The GIL can be a bottleneck in multithreaded programs, as it prevents threads from running in true parallel on multiple cores. However, each Python process has its own Python interpreter and its own GIL, so the GIL’s impact is mitigated in multiprocessing.
Here’s an example to illustrate the GIL’s impact:
import time
import threading
def count(n):
while n > 0:
n -= 1
# Single thread
start = time.time()
count(100000000)
end = time.time()
print('Single thread:', end - start)
# Two threads
start = time.time()
thread1 = threading.Thread(target=count,args=(50000000,))
thread2 = threading.Thread(target=count,args=(50000000,))
thread1.start()
thread2.start()
thread1.join()
thread2.join()
end = time.time()
print('Two threads:', end - start)
# Output:
# Single thread: X seconds
# Two threads: Y seconds
This example demonstrates that the two-thread version doesn’t run twice as fast as the single-thread version due to the GIL, even though we’re running on a multi-core processor.

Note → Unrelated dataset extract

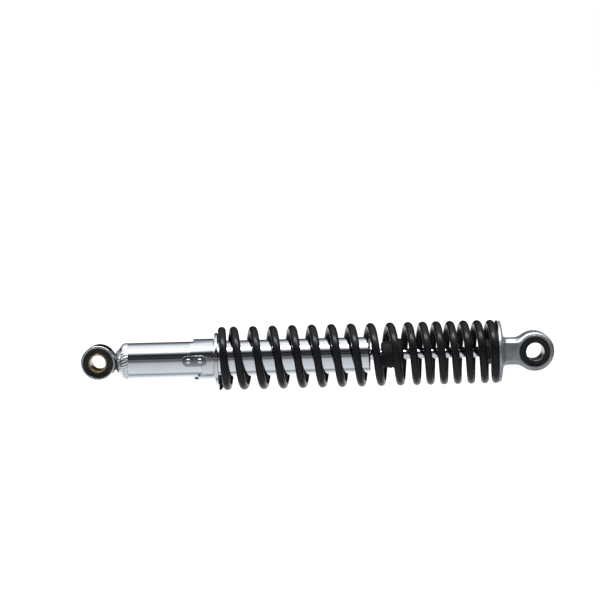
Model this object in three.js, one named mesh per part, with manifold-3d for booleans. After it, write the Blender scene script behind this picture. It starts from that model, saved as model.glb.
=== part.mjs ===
// Rear shock absorber for a motorcycle: a twin-tube oil damper inside a progressive coil spring,
// with a rubber-bushed eye at each end and a stepped cam that sets the spring's preload.
//
// The long axis is X. The lower eye is at the -X end, the upper eye at the +X end, and both eyes'
// bolts run along Y. Every piece is built on stations: millimetres along X from the centre of the
// lower eye. One outer group then moves the model so that its origin is the upper eye's centre.

import * as THREE from 'three';
import { mergeVertices } from 'three/addons/utils/BufferGeometryUtils.js';
import Module from 'manifold-3d';

const wasm = await Module();
wasm.setup();

// ---- Driving dimensions, in millimetres and degrees ----

const EYE_TO_EYE = 340;
const FIT_GAP = 0.3;
const RUNNING_GAP = 0.1;

const FINE_SIDES = 36;
const ROUND_SIDES = 24;
const SMALL_SIDES = 16;
const PIN_SIDES = 8;

const UPPER_EYE = { radius: 15.3, bore: 11.9, width: 22, bevel: 1.5 };
const UPPER_SLEEVE = { bore: 7, radius: 8, width: 26 };
const LOWER_EYE = { radius: 13.25, bore: 11.65, width: 20, bevel: 0.5 };
const LOWER_SLEEVE = { bore: 6.1, radius: 7.3, width: 24 };
const BUSH_OVERHANG = 0.4;

const FLANGE = { start: 311, rim: 2.8, crown: 2.4, radius: 24.1 };
const STEM = { halfHeight: 10.3, halfDepth: 9.6, bevel: 3, reach: 18 };

const SPRING = { outer: 24.9, wire: 6.3, sections: 6, stepsPerTurn: 14 };
const COILS = {
  closed: 6.35, wide: 15.3, tight: 10.6, first: -0.5, last: 17.1,
  opening: [0.05, 1.32], narrowing: [8.8, 11], closing: [15.6, 16.4],
};
const SEAT_RING = { start: 90.8, end: 93.5, radius: 20.25 };

const TUBE = { start: 15.6, end: 212, radius: 14, wall: 1.5, shoulder: 4.7, lip: 3, mouth: 10 };
// The tube's closed end, as places along it from its face and their radii, and its inner floor.
const CAP = {
  outline: [[0, 9], [1.4, 10.9], [2.4, 12.4], [3.4, 13.6], [5.4, 14.3], [7.4, 14.3], [8, 14]],
  floor: 3.3,
};
const NECK = { root: 9, rootAt: 11, waist: 6.1, waistAt: 13, collar: 8, collarAt: 15, length: 6 };

const CAM = { start: 71.6, end: 90.2, radius: 15.9, tracks: 2, notches: 5, step: 3, pitch: 36 };
const CAM_LUG_CLEARANCE = 2.2;
const NOTCH_OVERLAP = 0.005;
const LUG = { start: 65.7, end: 84.1, width: 7.8, radius: 16.4 };
const RIVET = { head: 1.9, dome: 0.9, shank: 1.1, inset: 4.7 };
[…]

In conclusion, Python’s multiprocessing module provides a solution to the GIL limitation by allowing us to create separate processes that can run concurrently on different processors. This makes it a powerful tool for optimizing the performance of CPU-bound tasks in Python.
Python Multiprocessing: A Key for Data-Intensive Applications
Python’s multiprocessing module isn’t just a tool for optimizing performance; it’s a key that unlocks new possibilities for data-intensive applications. Whether you’re web scraping, analyzing large data sets, or building complex simulations, multiprocessing can help you get the job done faster and more efficiently.

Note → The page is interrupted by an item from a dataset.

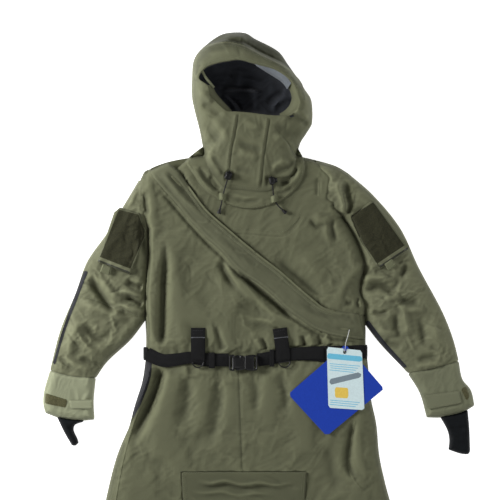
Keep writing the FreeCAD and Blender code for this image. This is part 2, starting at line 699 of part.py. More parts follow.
cord_lock("cord_lock_right", (-51.4, 429, 52), (0, 0, 1), -15.6)
cord_lock("cord_lock_left", (52.1, 417, 51.5), (1, 0, 0), 8.1)

# ---------------------------------------------------------------- belt
front, web = size("FrontTop"), size("WebThick")
REAR_SEAM = -60          # where the two halves of the belt meet behind the back


def strap(label, top, low_edge, side_x):
    """One half of the belt: over the front, round the side and along the back to the middle."""
    face = panel(label + "_front", [top, [top[-1], low_edge[0]], low_edge, [low_edge[-1], top[0]]],
                 "Sizes.FrontTop", "Sizes.WebThick", False)
    out = -1 if side_x < 0 else 1
    outer = side_x + out * web
    y_high, y_low = top[0][1], low_edge[-1][1]
    wall = prism([(side_x, y_low), (outer, y_low), (outer, y_high), (side_x, y_high)], 0, front + web)
    corner = prism([(side_x, REAR_LOW), (outer, REAR_LOW), (outer, REAR_HIGH), (side_x, REAR_HIGH)], 0, web)
    rear = prism([(REAR_SEAM, REAR_LOW), (side_x, REAR_LOW), (side_x, REAR_HIGH), (REAR_SEAM, REAR_HIGH)],
                 0, web)
    return keep(label, fuse(face, wall, corner, rear))


strap("belt_right",
      [(-253.2, 28), (-228, 14), (-205, 5), (-172, 5), (-136, 5), (-100, 5), (-51, 5)],
      [(-51, -26), (-80, -26), (-109, -25), (-142, -15), (-180, -24), (-203, -27), (-228, -20), (-253.2, -4)],
      -253.2)
strap("belt_left",
      [(279.4, 24), (183, 24), (98, 18), (18, 5)],
      [(18, -26), (98, -13), (183, -13), (279.4, -7)],
      279.4)


LOOP_LOW, LOOP_SEWN, LOOP_HIGH = -12, 46, 65
RING_Y = -15             # the D-ring's bar
slack = size("Slack")


def belt_loop(middle_x, tilt):
    """Webbing that is sewn down at its top and passes over the belt to its ring."""
    half = size("LoopWide") / 2
    over = block((-half, LOOP_LOW, front + web + slack), (half, LOOP_HIGH, front + 2 * web + slack))
    sewn = block((-half, LOOP_SEWN, front), (half, LOOP_HIGH, front + 2 * web))
    loop = fuse(over, sewn)
    loop.Placement = FreeCAD.Placement(Vec(middle_x, 0, 0), FreeCAD.Rotation(UP, tilt))
    return loop


def ring(label, middle_x, tilt):
    """A D-ring: half of a torus and its straight bar, lying below the belt loop."""
    wire_r = size("RingWire") / 2
    reach = size("RingReach")
    z = front + web + 2 * slack + wire_r
    torus = doc.addObject("Part::Torus", label + "_bow")
    torus.Radius1 = reach
    torus.Radius2 = wire_r
    torus.Placement.Base = Vec(0, RING_Y, z)
    low_half = block((-2 * reach, RING_Y - 2 * reach, z - 5), (2 * reach, RING_Y, z + 5))
    bow = common(torus, low_half)
    bar = rod((-reach, RING_Y, z), (reach, RING_Y, z), wire_r)
    whole = fuse(bow, bar)
    whole.Placement = FreeCAD.Placement(Vec(middle_x, 0, 0), FreeCAD.Rotation(UP, tilt))
    return keep(label, whole)


keep("belt_loops", group(belt_loop(-124, 0), belt_loop(80, 8)))
ring("d_ring_right", -124, 0)
ring("d_ring_left", 80, 8)


def belt_keeper(low_x, high_x, y_low, y_high):
    """An elastic keeper that holds the belt's doubled end down."""
    outer = block((low_x, y_low - 2, front), (high_x, y_high + 2, front + web + 2.6))
    inside = block((low_x - 1, y_low - slack, front - 1),
                   (high_x + 1, y_high + slack, front + web + 2 * slack))
    return cut(outer, inside)


keep("belt_keepers", group(belt_keeper(-98, -84, -29, 6), belt_keeper(46.8, 58, -25, 13)))

# Side-release buckle: the socket is on the right half of the belt, the plug on the left.
BUCKLE_LOW, BUCKLE_HIGH = -36, 2
SOCKET_FROM, SOCKET_TO, PLUG_TO = -50, -14, 18
BUCKLE_BASE = front + web + 0.5
tall, wall = size("BuckleTall"), size("BuckleWall")
BUCKLE_TOP = BUCKLE_BASE + tall
WINDOW_AT = SOCKET_FROM + 13      # side windows that the prongs snap into


def web_slot(from_x):
    """The slot that the belt's end is threaded through."""
    return block((from_x, BUCKLE_LOW + 3, BUCKLE_BASE - 1), (from_x + 4, BUCKLE_HIGH - 3, BUCKLE_TOP + 1))


socket = block((SOCKET_FROM, BUCKLE_LOW, BUCKLE_BASE), (SOCKET_TO, BUCKLE_HIGH, BUCKLE_TOP))
mouth = block((SOCKET_FROM + 10, BUCKLE_LOW + 3, BUCKLE_BASE + wall),
              (SOCKET_TO + 1, BUCKLE_HIGH - 3, BUCKLE_TOP - wall))
window = block((WINDOW_AT, BUCKLE_LOW - 1, BUCKLE_BASE + wall),
               (WINDOW_AT + 14, BUCKLE_HIGH + 1, BUCKLE_TOP - wall))
keep("buckle_socket", cut(cut(cut(socket, mouth), window), web_slot(SOCKET_FROM + 4)))
PLUG_FROM = SOCKET_TO + 0.5
PRONG_WIDE = 6
handle = block((PLUG_FROM, BUCKLE_LOW, BUCKLE_BASE), (PLUG_TO, BUCKLE_HIGH, BUCKLE_TOP))
prong_low, prong_high = BUCKLE_BASE + wall + 0.5, BUCKLE_TOP - wall - 0.5
prongs = [block((WINDOW_AT + 0.6, y, prong_low), (PLUG_FROM, y + PRONG_WIDE, prong_high))
          for y in (BUCKLE_LOW + 3.6, BUCKLE_HIGH - 3.6 - PRONG_WIDE)]
middle_y = (BUCKLE_LOW + BUCKLE_HIGH) / 2
guide = block((WINDOW_AT + 3, middle_y - 3, prong_low), (PLUG_FROM, middle_y + 3, prong_high))
keep("buckle_plug", cut(fuse(handle, guide, *prongs), web_slot(PLUG_TO - 8)))

# ---------------------------------------------------------------- hang tags
blue = panel("blue_card", closed((90, -92), (183, -193), (321, -79), (228, 28)),
             "Sizes.FrontTop + Sizes.WebThick + Sizes.CardLift", "Sizes.CardThick")
pale = panel("pale_card", closed((182, 22), (268, 13), (274, -131), (186, -125)),
             "Sizes.FrontTop + Sizes.WebThick + Sizes.CardLift + Sizes.CardGap", "Sizes.CardThick")
TAG_HOLE = (226, 8)
TAG_HOLE_HALF = 2.5
hole_x, hole_y = TAG_HOLE
for card in (blue, pale):
    pocket(card, closed((hole_x - TAG_HOLE_HALF, hole_y - TAG_HOLE_HALF),
                        (hole_x + TAG_HOLE_HALF, hole_y - TAG_HOLE_HALF),
                        (hole_x + TAG_HOLE_HALF, hole_y + TAG_HOLE_HALF),
                        (hole_x - TAG_HOLE_HALF, hole_y + TAG_HOLE_HALF)),
           "Sizes.FrontTop", "20")
STRING = [(237, 62, 40.4), (234, 47, 42.6), (229, 34, 43.6), (227, 20, 45), (226, 10, 43.6)]
cord("tag_string", STRING, size("StringDia"))

# ---------------------------------------------------------------- check and write
doc.recompute()
for thing in doc.Objects:
    if "Invalid" in thing.State or "Error" in thing.State:
        raise RuntimeError("%s (%s) failed: %s" % (thing.Name, thing.Label, thing.State))
for label, thing in parts.items():
    shape = thing.Shape
    if shape.isNull() or not shape.isValid() or not shape.Solids:
        raise RuntimeError("%s has no valid solid" % label)
    shape.exportStep("parts/%s.step" % label)
print("%d parts" % len(parts))
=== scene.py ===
"""The looks of the protective suit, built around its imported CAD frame.

Lengths in the tables are millimetres in the frame's own axes: +X to the wearer's left,
+Y to the hood, +Z out of the front. The suit lies on its back and is seen from above.
"""

import json
import math

import bpy
import numpy as np
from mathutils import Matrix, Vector
from mathutils.kdtree import KDTree

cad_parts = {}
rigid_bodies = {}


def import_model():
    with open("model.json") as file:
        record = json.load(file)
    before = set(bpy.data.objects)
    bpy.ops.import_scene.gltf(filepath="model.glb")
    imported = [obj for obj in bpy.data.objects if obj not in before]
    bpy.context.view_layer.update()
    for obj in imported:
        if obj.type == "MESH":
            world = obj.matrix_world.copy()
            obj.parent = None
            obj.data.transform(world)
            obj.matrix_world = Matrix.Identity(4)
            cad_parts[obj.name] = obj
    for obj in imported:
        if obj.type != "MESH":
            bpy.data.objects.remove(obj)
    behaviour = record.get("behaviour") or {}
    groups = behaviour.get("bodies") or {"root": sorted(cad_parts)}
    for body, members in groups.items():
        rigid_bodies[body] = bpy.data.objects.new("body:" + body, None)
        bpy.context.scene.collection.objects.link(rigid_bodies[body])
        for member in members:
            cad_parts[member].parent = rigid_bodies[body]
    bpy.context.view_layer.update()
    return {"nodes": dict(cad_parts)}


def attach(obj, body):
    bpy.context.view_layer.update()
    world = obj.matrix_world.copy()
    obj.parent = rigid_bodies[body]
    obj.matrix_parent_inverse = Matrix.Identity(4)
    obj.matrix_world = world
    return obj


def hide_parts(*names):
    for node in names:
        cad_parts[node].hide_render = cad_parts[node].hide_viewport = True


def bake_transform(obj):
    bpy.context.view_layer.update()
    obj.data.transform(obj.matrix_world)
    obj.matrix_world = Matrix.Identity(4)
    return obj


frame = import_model()

MM = 0.001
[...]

Multiprocessing in Data-Intensive Applications
Consider a data analysis task where you need to apply a complex computation to a large dataset. Without multiprocessing, you’d have to apply the computation to each data point sequentially, which could take a significant amount of time. With multiprocessing, you could split the dataset into chunks and process them concurrently, potentially reducing the computation time drastically.
Here’s an example of how you might use multiprocessing in a data analysis task:
from multiprocessing import Pool
import numpy as np
def compute(data):
return np.sum(data ** 2)
if __name__ == '__main__':
data = np.random.rand(1000000)
with Pool(4) as p:
results = p.map(compute, np.array_split(data, 4))
total = np.sum(results)
print(total)
# Output:
# [A random number]
In this example, we use a Pool
of worker processes to compute the sum of squares of a large array of random numbers. We split the array into four chunks and process them concurrently. The final result is the sum of the results from each chunk.

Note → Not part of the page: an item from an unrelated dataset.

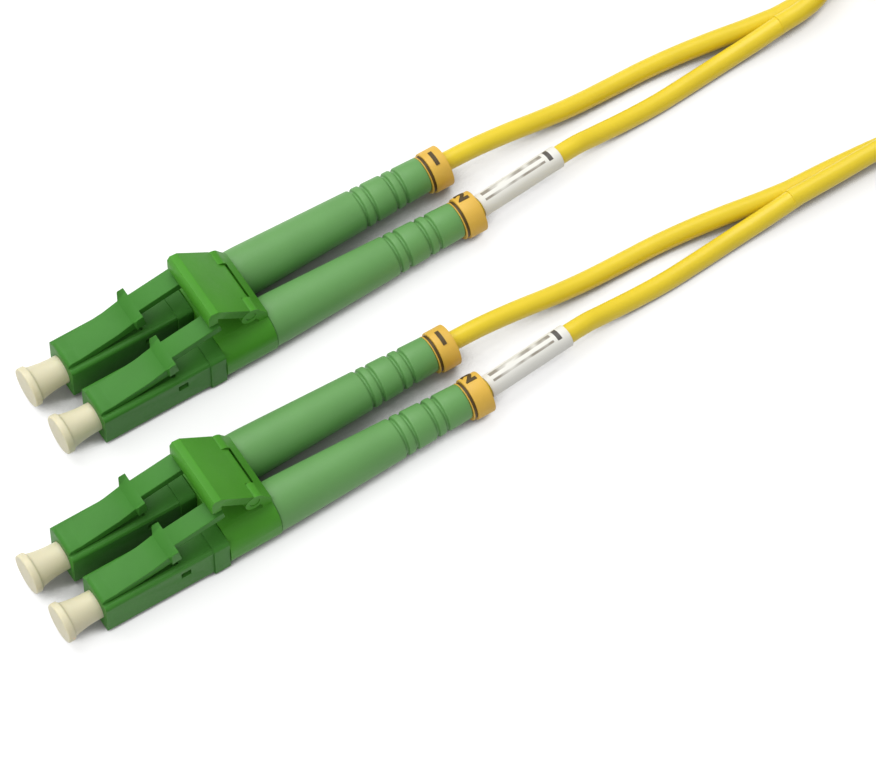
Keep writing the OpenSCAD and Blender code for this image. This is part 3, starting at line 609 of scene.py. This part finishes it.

Python Multiprocessing in Web Scraping
In web scraping, you often need to send multiple requests to different URLs. Without multiprocessing, you’d have to send these requests one by one, waiting for each to complete before sending the next. With multiprocessing, you can send multiple requests concurrently, significantly speeding up the scraping process.
Exploring Related Concepts
While multiprocessing is a powerful tool, it’s just one piece of the concurrency puzzle in Python. Other concepts like asynchronous programming with asyncio
, distributed computing with dask
or ray
, and parallel programming with joblib
or concurrent.futures
can further enhance your ability to write efficient, high-performance Python code.
Further Resources for Python Modules
If you’re interested in diving deeper into these topics, we recommend checking out the following resources:
- Python Modules Mastery: Step-by-Step – Discover modules for networking, socket programming, and web requests.
Concurrent Programming with Python Threading – Learn to create multithreaded applications using Python’s threading.
Priority Queue Implementation in Python – Dive deep into priority queue concepts and real-world examples.
Multiprocessing in Python explains the concept and implementation of multiprocessing in Python in this Medium article.
Multiprocessing in Python Article on Linux Journal breaks down the complexities of Python multiprocessing.
Python Multiprocessing Basics – Learn about the functions and usage of Python’s multiprocessing module with the Python Module of the Week series.
Remember, the key to mastering concurrency in Python is understanding the underlying concepts and knowing when and how to apply them in your code.
Python Multiprocessing: A Recap and Review
In this comprehensive guide, we’ve explored Python’s multiprocessing module, a powerful tool for optimizing the performance of CPU-bound tasks. We’ve seen how to create, start, and manage processes, and how to share state and synchronize processes to prevent issues like race conditions and deadlocks.
We’ve also looked at advanced features like worker pools, which can simplify the management of multiple worker processes, and considered the potential pitfalls and how to avoid them.
In addition to Python’s built-in multiprocessing module, we’ve also touched upon alternative approaches to handle concurrent tasks, such as threading, asyncio, and third-party libraries like Celery. These alternatives each have their strengths and weaknesses, and the best choice depends on your specific needs and the nature of your tasks.
Here’s a quick comparison of the methods we’ve discussed:
— | Multiprocessing | Threading | Asyncio | Celery |
---|---|---|---|---|
Suitability | CPU-bound tasks | I/O-bound tasks | I/O-bound tasks | Distributed tasks |
Memory Space | Separate for each process | Shared among all threads | Shared among all tasks | Depends on the setup |
Communication | Interprocess communication | Shared memory | Event loop | Message broker |
Coordination | Less necessary | Necessary | Necessary | Necessary |
Remember, the key to mastering concurrency in Python is understanding the underlying concepts and knowing when and how to apply them in your code. Python’s multiprocessing module is a powerful tool, but it’s just one piece of the puzzle. Don’t be afraid to explore other options and choose the one that fits your needs best.